В жизни любого человека бывают моменты полного счастья. Даже у Иова, Николая Островского и Лазо. Момент счастья был и у меня. Я бы сравнил его с моментом полного удовлетворения всех потребностей. Больше всего я, конечно, боялся, что это вернулся Гиора – прикончить. Но в квартиру вошли грузчики-арабы. Я думаю, что и по сей день в отдаленных аулах Великого Палестинстана, у лучины, где собираются послушать последнее известие о завоевательных, победоносных походах 1-й Верблюжьей им. Ашрауи в войне с мятежной Кадафией за право владения бейством Левобережная Украина, после окончания выступления местного гауляйтера-али приглашают акынов, и те поют песню о приключениях Ахмеда Переносчика и Юсупа Сильного, в которой излагается эпизод о некоторых сексуальных аберрациях, присущих древним оккупантам Священной Фалыстыны: как вошли Ахмед Переносчик и Юсуп Сильный в жилище концертмейстера, и что они там увидели, и как распаковывали они все запакованное, дабы отыскать ключи от кандалов одного извращенца.
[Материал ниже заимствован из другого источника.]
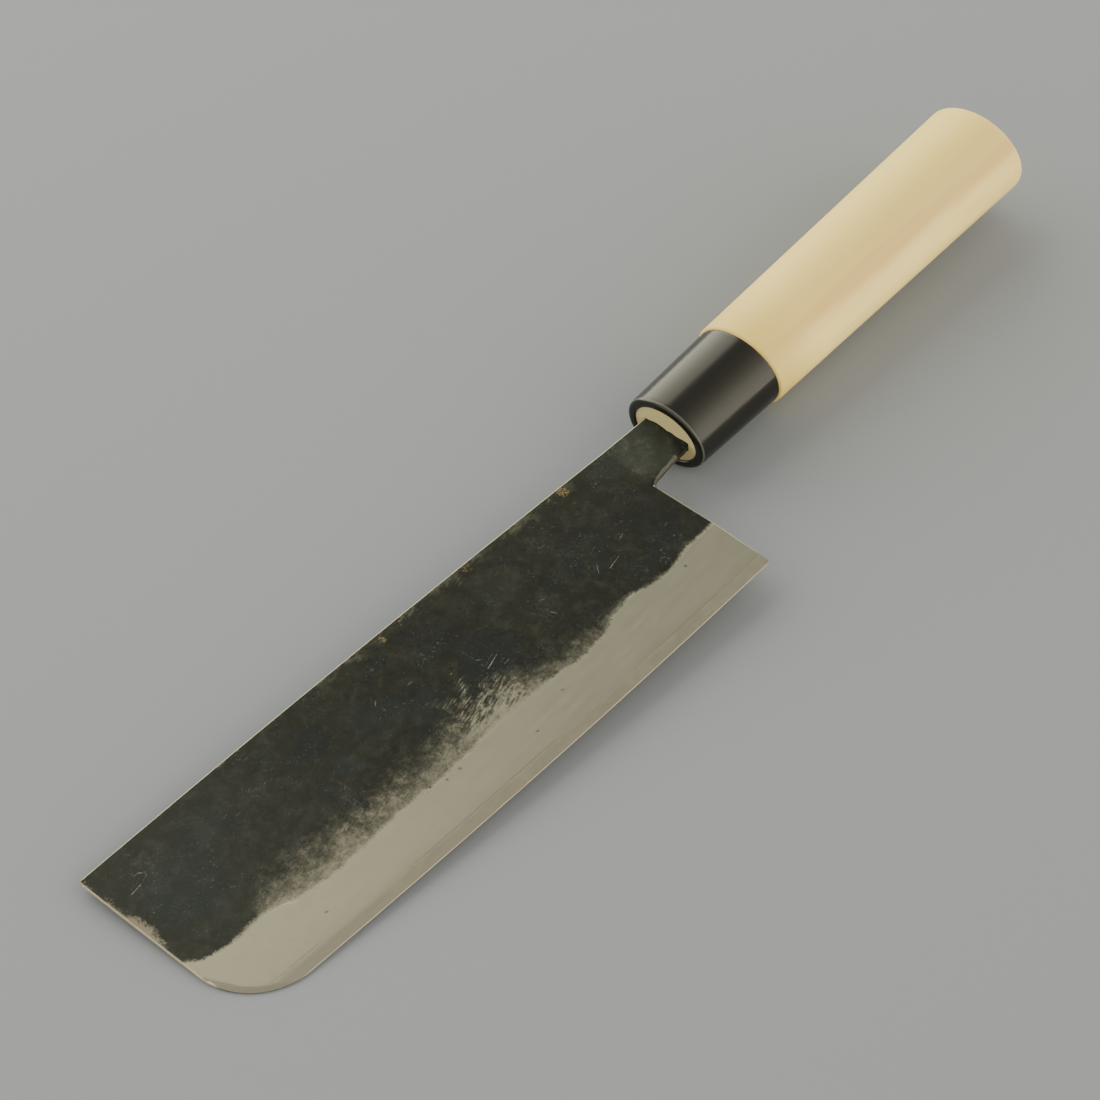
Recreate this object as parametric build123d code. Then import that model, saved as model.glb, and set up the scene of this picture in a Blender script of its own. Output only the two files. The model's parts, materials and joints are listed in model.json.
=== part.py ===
from build123d import *
import os
from itertools import combinations
from math import radians, sin, sqrt, tan
from operator import itemgetter

# A nakiri, the straight-edged vegetable knife, with a forged three-layer blade and an oval
# white-wood handle. It is modelled along its handle: x runs from the front end of the blade
# to the butt, y from the cutting edge to the spine and z out of the left side of the blade,
# with x = 0 at the front of the ferrule. At the end it is laid down on its right side.
# Lengths are in millimetres, and tilts, droops, leans and bevels in degrees.

# Blade seen from the side
blade_length = 163.9
heel_height = 51.2
front_height = 52.5
spine_tilt = 3.2
spine_bow = 0.8
edge_belly = 1.3
heel_lean = 0.15
front_lean = 0.3
front_radius = 17.4
heel_radius = 0.9
spine_corner_radius = 0.8

# Neck between the heel and the handle, and the tang inside the handle
neck_length = 14.8
neck_height = 13.3
neck_above_axis = 6.4
neck_droop = 5.0
neck_radius = 2.0
tang_depth = 92.0
tang_end_height = 4.5
tang_end_above_axis = 2.0

# Thickness of the steel, and the grind
neck_thickness = 2.6
front_thickness = 1.0
tang_end_thickness = 1.8
core_thickness = 0.7
bevel_height_heel = 16.4
bevel_height_front = 20.0
edge_strip = 3.0
edge_land = 0.06
front_bevel = 12.0
front_bevel_end = 62.0

# Ferrule. An oval's half thickness is its half width times oval_share.
oval_share = 0.806
ferrule_length = 28.9
ferrule_front_half_width = 11.85
ferrule_rear_half_width = 12.6
lip_radius = 1.1
mouth_radius = 0.25
bore_half_width = 9.5
bore_half_thickness = 7.25

# Wooden handle
handle_length = 129.9
shoulder_half_width = 13.2
butt_half_width = 14.8
shoulder_radius = 0.8
butt_radius = 1.7
tenon_recess = 0.35

# Fits, and how far a cutting tool reaches past what it cuts
tenon_clearance = 0.1
tang_clearance = 0.1
tang_end_clearance = 1.5
overrun = 5.0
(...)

И за спетую назидательную песнь получают акыны в награду аж по полной горсти (ну, почти полной!) маце – редкого в наши дни и почти недоступного древнего деликатеса; старинного лакомства, секрет приготовления которого утерян во глубине веков. И слушают их юноши, жадно ловя изумительные эти сведения о разврате и падении нравов, и слушают их юные палестинские девушки, мотая на ус.

 

 


Окна (Тель–Авив). 1994. 13 апреля. С. 12.